• What you have to do: Only the lines starting at the one with "translate([0, 0, -over]) cylinder(r" and ending at the one with "pale studio floor." should be copied, exactly and with both ends kept.

• • •

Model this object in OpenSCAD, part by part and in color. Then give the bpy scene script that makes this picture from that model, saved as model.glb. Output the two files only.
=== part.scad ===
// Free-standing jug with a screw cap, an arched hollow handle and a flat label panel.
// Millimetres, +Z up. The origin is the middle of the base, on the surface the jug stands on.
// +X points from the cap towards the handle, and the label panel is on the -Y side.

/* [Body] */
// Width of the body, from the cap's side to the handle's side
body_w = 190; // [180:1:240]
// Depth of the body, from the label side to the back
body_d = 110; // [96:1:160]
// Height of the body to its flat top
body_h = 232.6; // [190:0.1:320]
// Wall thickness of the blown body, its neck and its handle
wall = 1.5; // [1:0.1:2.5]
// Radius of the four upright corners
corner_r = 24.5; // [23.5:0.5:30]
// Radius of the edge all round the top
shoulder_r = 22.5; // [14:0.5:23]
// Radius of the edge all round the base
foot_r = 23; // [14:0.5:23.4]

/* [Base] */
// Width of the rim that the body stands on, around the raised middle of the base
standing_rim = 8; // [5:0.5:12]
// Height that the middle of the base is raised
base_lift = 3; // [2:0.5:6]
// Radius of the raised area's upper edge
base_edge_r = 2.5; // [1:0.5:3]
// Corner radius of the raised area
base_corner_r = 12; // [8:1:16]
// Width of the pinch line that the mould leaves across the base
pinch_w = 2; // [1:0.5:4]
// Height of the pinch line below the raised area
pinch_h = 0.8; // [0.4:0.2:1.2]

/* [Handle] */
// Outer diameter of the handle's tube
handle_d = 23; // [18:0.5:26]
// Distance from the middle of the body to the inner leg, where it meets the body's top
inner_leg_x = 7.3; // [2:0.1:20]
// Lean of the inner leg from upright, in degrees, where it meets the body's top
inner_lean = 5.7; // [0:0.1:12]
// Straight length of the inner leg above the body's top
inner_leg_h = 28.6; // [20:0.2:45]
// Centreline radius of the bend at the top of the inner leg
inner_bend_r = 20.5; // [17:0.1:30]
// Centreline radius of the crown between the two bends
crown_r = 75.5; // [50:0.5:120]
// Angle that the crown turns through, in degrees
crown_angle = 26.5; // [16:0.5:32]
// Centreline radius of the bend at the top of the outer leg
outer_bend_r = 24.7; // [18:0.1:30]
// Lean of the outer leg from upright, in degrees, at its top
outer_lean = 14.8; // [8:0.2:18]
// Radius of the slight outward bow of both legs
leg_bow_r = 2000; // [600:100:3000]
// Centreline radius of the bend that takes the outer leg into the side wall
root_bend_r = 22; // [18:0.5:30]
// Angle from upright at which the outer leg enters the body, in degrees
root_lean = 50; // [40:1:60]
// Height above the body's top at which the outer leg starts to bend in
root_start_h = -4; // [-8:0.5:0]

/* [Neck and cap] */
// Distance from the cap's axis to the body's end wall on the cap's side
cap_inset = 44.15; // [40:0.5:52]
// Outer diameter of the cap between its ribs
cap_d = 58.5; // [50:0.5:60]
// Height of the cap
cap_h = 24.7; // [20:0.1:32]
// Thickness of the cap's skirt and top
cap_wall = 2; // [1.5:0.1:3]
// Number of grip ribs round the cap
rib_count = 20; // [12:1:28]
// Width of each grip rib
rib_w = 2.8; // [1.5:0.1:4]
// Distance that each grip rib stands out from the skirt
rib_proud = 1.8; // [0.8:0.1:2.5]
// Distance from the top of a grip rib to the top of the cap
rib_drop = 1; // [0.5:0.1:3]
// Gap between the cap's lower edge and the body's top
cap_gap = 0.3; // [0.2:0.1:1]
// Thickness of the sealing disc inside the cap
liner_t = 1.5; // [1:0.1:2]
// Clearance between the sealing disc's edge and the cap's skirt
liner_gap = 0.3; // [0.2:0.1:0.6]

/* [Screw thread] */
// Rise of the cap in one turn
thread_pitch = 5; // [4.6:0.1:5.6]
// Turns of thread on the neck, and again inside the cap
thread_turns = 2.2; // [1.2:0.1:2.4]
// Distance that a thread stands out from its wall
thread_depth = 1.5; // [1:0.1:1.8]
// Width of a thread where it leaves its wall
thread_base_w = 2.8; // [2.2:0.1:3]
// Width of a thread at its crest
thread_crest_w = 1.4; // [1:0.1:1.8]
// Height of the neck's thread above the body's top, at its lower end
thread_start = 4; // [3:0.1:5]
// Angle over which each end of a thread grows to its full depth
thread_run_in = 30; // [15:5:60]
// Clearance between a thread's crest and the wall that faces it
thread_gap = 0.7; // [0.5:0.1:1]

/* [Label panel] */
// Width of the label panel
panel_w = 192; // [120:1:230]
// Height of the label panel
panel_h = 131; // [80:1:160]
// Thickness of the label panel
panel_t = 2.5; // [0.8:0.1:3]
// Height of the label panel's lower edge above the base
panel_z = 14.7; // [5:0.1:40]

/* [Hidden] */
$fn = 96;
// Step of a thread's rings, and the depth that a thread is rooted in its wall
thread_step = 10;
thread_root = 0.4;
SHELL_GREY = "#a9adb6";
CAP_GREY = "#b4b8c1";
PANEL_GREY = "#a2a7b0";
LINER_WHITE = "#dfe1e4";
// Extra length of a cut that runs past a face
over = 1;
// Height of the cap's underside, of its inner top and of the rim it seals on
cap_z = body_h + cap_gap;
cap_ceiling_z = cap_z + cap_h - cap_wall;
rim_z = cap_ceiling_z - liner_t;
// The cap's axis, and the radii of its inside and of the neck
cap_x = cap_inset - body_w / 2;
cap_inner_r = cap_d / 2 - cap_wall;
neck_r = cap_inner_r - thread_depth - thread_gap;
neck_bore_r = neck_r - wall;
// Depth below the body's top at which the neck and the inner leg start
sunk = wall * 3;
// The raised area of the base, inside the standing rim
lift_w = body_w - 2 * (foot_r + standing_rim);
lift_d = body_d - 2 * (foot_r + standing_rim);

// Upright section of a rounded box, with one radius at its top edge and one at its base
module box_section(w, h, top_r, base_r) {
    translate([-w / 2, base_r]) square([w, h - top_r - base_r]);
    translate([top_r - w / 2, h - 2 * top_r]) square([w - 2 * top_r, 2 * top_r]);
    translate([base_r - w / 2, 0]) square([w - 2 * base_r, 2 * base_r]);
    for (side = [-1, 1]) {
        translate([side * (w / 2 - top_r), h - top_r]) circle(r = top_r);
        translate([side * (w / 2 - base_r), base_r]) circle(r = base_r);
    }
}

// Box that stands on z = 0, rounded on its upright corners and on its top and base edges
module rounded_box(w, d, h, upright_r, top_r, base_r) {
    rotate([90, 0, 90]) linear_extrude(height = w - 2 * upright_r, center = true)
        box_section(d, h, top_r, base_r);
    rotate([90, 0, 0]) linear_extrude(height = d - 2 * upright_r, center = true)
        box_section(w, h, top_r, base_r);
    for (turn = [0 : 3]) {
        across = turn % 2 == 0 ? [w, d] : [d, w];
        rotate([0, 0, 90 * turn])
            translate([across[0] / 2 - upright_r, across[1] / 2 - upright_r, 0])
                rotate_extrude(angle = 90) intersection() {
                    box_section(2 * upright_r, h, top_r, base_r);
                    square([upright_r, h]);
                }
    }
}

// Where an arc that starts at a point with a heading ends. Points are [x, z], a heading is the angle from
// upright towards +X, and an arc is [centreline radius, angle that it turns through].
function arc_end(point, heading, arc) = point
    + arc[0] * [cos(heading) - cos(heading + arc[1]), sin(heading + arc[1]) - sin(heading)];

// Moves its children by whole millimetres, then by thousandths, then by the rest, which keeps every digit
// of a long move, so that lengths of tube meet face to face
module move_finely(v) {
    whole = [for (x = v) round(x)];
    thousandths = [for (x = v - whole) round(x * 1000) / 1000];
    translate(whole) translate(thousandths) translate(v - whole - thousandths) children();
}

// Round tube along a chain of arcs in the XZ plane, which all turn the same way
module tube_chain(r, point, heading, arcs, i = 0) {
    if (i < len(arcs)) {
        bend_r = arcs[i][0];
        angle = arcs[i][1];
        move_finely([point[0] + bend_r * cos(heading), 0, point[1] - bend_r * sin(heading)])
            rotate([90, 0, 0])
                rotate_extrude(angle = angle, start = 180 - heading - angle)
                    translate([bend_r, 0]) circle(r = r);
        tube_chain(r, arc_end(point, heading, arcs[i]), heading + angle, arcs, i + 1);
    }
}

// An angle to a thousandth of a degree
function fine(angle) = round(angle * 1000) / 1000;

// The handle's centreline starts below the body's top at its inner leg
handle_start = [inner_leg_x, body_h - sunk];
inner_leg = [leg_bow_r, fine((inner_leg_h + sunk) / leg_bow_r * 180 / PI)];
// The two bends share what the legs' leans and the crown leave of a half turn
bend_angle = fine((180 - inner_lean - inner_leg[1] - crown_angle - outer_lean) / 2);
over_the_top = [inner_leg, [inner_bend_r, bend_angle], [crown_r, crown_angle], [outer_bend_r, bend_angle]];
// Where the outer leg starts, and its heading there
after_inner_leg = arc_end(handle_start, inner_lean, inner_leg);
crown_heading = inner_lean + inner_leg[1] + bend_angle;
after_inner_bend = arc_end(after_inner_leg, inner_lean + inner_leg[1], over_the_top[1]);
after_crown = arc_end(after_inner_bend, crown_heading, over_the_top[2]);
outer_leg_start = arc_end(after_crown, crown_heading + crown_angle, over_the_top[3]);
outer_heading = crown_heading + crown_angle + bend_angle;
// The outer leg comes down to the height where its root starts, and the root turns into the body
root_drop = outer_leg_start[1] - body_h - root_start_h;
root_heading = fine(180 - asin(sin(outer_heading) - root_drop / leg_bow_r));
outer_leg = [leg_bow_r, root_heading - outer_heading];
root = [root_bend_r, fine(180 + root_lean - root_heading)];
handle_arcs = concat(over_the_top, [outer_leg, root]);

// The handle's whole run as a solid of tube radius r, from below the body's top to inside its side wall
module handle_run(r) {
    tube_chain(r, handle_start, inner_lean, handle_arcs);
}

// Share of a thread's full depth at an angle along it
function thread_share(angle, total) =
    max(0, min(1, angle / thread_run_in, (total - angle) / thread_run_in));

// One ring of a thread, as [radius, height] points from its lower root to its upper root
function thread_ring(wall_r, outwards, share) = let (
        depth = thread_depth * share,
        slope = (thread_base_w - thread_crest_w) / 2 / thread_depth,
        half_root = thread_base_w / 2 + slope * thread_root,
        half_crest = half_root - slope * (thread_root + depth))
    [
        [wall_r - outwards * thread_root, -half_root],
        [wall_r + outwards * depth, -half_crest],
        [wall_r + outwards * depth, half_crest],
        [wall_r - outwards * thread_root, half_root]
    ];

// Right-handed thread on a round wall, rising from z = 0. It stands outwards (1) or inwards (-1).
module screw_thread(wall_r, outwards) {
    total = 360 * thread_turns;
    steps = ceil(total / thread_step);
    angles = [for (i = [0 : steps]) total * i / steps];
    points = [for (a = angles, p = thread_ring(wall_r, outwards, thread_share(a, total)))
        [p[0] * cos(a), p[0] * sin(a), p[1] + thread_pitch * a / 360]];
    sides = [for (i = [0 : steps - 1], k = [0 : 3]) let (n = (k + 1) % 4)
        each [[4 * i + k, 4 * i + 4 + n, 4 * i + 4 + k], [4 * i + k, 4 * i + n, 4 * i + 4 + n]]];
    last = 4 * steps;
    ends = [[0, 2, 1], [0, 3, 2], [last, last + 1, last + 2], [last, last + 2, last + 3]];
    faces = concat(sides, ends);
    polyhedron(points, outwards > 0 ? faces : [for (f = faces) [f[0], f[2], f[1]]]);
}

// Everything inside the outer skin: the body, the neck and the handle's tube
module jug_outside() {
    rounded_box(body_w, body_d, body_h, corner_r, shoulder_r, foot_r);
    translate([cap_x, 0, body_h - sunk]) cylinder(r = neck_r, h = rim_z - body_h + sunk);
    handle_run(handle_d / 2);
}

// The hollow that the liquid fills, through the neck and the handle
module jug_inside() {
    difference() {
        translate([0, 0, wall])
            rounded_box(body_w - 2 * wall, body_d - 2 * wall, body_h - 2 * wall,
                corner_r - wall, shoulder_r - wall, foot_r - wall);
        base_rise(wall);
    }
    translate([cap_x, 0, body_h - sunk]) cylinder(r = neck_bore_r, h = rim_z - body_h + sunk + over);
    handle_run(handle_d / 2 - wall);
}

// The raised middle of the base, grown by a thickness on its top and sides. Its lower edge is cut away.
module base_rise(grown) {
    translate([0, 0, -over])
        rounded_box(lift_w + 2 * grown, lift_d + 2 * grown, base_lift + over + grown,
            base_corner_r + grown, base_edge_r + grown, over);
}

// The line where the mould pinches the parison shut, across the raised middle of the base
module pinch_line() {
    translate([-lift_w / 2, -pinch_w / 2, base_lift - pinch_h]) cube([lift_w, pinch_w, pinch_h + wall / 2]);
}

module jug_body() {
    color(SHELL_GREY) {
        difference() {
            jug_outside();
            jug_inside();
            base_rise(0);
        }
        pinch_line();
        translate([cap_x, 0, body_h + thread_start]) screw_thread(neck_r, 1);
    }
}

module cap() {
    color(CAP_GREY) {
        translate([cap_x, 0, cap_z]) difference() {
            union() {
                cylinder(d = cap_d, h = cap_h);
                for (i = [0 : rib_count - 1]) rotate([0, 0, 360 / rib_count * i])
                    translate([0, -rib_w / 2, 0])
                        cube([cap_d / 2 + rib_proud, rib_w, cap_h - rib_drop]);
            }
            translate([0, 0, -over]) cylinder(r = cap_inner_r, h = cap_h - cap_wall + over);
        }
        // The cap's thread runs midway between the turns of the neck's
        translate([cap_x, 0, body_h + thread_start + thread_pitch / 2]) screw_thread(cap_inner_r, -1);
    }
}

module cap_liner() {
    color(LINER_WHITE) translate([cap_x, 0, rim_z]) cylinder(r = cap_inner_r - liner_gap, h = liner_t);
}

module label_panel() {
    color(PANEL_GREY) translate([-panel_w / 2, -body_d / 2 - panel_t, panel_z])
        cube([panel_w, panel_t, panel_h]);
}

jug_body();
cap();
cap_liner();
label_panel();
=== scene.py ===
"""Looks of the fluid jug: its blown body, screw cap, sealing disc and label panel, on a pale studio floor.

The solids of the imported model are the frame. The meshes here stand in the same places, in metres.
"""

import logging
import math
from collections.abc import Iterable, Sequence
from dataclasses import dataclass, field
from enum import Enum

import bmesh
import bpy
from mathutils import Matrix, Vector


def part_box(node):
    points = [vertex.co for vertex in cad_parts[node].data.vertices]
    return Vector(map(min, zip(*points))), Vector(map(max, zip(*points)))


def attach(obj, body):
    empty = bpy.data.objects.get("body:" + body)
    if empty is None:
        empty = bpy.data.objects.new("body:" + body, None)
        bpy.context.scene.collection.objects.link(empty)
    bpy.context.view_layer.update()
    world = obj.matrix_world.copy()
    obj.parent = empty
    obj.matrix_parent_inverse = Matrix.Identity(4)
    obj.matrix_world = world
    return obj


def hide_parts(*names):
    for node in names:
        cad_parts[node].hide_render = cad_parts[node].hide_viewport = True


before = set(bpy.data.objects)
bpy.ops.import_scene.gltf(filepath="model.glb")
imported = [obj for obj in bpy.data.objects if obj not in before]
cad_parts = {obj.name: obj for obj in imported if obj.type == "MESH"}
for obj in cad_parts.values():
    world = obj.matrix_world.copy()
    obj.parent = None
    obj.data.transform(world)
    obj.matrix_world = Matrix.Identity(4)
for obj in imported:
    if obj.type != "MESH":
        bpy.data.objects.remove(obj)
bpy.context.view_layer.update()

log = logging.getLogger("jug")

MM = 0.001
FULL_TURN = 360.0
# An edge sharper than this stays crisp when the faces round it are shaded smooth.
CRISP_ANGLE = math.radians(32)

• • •

• Task answer:
            translate([0, 0, -over]) cylinder(r = cap_inner_r, h = cap_h - cap_wall + over);
        }
        // The cap's thread runs midway between the turns of the neck's
        translate([cap_x, 0, body_h + thread_start + thread_pitch / 2]) screw_thread(cap_inner_r, -1);
    }
}

module cap_liner() {
    color(LINER_WHITE) translate([cap_x, 0, rim_z]) cylinder(r = cap_inner_r - liner_gap, h = liner_t);
}

module label_panel() {
    color(PANEL_GREY) translate([-panel_w / 2, -body_d / 2 - panel_t, panel_z])
        cube([panel_w, panel_t, panel_h]);
}

jug_body();
cap();
cap_liner();
label_panel();
=== scene.py ===
"""Looks of the fluid jug: its blown body, screw cap, sealing disc and label panel, on a pale studio floor.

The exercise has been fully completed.